AVAILABLE DATA:
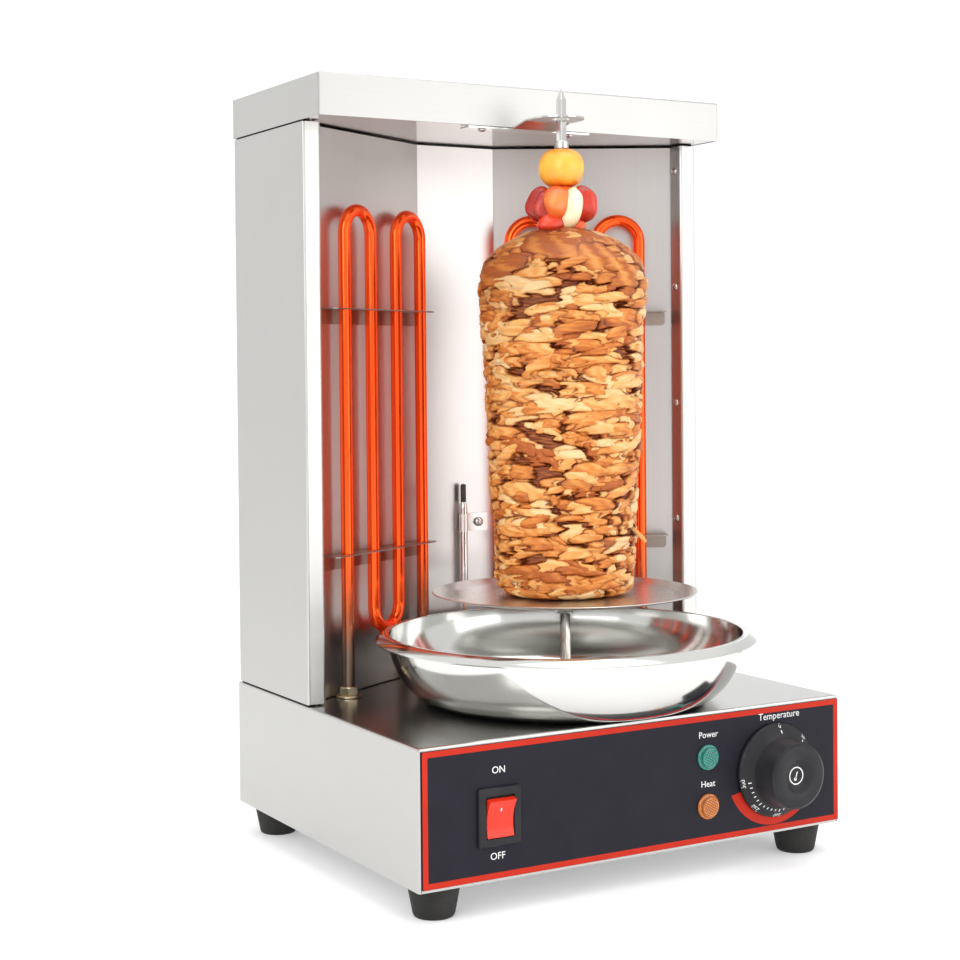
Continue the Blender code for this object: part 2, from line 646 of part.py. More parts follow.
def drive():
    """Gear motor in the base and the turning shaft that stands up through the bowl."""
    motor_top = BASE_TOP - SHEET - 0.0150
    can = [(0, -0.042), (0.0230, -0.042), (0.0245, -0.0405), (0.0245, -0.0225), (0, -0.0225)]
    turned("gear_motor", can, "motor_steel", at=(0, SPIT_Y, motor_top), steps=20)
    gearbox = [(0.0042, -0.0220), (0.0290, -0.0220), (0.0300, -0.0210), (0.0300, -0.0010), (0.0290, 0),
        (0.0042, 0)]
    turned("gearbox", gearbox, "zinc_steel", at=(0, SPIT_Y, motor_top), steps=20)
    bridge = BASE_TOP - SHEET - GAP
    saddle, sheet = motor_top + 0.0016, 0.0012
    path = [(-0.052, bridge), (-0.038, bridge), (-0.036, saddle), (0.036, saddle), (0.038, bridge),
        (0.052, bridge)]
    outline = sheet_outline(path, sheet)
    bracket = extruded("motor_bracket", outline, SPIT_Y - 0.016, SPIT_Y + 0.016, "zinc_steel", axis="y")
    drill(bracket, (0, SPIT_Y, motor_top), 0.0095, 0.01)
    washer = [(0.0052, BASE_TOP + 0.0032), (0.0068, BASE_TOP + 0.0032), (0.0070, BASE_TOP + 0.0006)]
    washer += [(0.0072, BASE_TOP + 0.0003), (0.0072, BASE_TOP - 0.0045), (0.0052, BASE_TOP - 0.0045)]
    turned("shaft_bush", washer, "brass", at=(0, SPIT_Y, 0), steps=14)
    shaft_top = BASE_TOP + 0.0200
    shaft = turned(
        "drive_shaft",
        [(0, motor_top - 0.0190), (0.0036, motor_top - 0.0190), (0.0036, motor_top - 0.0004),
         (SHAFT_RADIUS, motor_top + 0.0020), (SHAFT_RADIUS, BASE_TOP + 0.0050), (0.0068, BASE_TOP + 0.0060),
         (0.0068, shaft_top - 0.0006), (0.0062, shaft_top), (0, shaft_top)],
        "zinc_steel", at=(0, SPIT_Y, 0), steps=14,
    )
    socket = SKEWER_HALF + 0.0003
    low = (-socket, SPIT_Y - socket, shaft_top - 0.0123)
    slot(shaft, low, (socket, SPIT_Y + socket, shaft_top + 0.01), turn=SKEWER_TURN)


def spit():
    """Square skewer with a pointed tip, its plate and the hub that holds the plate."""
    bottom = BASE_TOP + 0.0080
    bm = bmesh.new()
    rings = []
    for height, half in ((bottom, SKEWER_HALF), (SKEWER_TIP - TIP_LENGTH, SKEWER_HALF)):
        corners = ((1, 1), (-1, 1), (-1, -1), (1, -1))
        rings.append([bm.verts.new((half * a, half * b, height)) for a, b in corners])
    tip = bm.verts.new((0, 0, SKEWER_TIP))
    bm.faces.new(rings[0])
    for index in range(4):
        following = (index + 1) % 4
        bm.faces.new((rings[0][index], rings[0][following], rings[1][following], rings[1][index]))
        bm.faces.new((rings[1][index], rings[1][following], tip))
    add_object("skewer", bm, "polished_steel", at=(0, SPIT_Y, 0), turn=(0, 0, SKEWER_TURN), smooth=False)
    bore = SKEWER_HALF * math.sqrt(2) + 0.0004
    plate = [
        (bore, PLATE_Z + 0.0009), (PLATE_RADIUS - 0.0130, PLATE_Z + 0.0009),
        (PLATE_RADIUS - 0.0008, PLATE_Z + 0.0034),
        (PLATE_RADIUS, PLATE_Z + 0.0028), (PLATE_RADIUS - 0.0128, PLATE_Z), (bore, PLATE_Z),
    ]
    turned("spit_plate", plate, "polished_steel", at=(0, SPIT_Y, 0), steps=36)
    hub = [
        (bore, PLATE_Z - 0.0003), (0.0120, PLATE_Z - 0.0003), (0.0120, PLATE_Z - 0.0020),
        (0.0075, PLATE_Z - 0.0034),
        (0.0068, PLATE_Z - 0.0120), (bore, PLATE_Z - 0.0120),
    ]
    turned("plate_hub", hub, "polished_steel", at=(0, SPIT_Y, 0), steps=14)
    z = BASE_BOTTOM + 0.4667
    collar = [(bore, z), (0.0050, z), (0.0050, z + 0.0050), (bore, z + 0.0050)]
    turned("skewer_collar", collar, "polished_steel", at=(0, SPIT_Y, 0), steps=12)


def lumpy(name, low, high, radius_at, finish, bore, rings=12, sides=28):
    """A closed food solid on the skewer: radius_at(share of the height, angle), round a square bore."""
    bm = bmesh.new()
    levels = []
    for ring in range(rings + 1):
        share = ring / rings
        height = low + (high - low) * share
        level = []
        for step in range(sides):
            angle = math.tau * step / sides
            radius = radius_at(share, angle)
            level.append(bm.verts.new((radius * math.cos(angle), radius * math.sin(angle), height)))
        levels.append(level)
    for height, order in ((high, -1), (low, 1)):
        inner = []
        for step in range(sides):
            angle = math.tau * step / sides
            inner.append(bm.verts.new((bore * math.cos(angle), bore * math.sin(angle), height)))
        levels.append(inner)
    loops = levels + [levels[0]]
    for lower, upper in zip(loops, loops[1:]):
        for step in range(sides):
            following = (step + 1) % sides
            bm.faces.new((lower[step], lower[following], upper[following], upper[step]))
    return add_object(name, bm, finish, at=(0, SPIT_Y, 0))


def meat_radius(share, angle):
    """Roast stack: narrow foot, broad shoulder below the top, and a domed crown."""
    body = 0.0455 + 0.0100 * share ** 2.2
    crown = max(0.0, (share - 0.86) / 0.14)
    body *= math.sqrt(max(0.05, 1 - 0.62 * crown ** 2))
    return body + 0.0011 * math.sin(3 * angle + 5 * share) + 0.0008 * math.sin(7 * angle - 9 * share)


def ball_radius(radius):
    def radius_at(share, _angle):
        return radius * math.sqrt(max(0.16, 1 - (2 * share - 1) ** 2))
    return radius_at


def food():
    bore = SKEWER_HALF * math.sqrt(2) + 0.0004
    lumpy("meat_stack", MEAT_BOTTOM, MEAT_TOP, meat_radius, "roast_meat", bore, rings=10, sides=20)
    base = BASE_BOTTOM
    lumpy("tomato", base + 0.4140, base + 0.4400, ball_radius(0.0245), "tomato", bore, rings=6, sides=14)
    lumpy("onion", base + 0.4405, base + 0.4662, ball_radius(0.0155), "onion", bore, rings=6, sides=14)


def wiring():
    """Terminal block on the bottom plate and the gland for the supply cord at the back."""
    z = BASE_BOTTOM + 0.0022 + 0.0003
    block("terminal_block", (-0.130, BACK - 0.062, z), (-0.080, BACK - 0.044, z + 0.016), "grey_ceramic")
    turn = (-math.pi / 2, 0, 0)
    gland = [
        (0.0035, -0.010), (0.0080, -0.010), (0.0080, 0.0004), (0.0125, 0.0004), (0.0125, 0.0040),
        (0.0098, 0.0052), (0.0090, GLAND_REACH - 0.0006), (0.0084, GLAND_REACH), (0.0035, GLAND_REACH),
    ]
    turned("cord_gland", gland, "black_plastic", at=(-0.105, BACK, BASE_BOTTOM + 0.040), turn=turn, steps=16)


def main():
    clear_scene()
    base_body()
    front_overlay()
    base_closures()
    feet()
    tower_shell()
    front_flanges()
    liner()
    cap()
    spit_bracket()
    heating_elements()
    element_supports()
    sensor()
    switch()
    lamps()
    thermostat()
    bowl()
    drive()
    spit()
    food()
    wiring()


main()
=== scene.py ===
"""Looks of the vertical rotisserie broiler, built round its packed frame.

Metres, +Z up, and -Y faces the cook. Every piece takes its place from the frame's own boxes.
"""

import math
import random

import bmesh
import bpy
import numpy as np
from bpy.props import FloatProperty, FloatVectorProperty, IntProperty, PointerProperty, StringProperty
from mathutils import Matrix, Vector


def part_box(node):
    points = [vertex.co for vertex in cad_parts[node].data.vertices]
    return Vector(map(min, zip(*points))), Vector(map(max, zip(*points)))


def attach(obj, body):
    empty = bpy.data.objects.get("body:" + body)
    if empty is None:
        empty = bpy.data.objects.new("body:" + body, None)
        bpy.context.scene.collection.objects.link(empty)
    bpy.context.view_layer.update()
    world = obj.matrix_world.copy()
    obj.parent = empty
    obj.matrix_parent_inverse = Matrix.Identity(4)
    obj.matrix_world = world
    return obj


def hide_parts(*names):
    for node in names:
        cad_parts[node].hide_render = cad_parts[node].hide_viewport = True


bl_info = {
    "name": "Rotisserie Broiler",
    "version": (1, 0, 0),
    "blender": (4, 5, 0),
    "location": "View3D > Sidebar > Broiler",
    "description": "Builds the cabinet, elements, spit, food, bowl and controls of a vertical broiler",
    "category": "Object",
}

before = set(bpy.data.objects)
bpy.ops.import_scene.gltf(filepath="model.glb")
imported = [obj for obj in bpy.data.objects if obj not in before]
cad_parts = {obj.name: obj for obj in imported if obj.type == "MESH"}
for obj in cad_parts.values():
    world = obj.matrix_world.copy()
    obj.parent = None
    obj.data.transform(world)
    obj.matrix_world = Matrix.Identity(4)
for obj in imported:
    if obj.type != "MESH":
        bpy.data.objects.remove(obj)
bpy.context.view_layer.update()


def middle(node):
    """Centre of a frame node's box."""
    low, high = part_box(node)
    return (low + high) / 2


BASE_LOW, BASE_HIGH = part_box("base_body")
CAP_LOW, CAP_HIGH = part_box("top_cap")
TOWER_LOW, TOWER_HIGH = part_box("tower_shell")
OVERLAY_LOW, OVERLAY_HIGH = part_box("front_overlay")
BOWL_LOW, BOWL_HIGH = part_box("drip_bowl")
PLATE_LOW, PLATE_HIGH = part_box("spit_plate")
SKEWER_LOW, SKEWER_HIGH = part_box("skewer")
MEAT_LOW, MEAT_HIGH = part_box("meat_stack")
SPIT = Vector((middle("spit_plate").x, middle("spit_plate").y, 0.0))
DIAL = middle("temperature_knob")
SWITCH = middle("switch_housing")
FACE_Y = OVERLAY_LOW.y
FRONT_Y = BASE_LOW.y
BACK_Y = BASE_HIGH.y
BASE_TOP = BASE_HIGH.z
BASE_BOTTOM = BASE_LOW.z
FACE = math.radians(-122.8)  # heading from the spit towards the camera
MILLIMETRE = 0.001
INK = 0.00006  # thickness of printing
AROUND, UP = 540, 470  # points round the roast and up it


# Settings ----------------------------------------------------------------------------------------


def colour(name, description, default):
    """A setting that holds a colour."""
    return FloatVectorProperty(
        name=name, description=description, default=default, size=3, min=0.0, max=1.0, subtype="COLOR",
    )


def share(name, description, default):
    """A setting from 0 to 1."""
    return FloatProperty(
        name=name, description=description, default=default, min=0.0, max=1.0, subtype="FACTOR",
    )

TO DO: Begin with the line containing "front_flanges()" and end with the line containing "for node in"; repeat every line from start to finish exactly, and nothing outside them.

FINAL RESULT:
    front_flanges()
    liner()
    cap()
    spit_bracket()
    heating_elements()
    element_supports()
    sensor()
    switch()
    lamps()
    thermostat()
    bowl()
    drive()
    spit()
    food()
    wiring()


main()
=== scene.py ===
"""Looks of the vertical rotisserie broiler, built round its packed frame.

Metres, +Z up, and -Y faces the cook. Every piece takes its place from the frame's own boxes.
"""

import math
import random

import bmesh
import bpy
import numpy as np
from bpy.props import FloatProperty, FloatVectorProperty, IntProperty, PointerProperty, StringProperty
from mathutils import Matrix, Vector


def part_box(node):
    points = [vertex.co for vertex in cad_parts[node].data.vertices]
    return Vector(map(min, zip(*points))), Vector(map(max, zip(*points)))


def attach(obj, body):
    empty = bpy.data.objects.get("body:" + body)
    if empty is None:
        empty = bpy.data.objects.new("body:" + body, None)
        bpy.context.scene.collection.objects.link(empty)
    bpy.context.view_layer.update()
    world = obj.matrix_world.copy()
    obj.parent = empty
    obj.matrix_parent_inverse = Matrix.Identity(4)
    obj.matrix_world = world
    return obj


def hide_parts(*names):
    for node in names:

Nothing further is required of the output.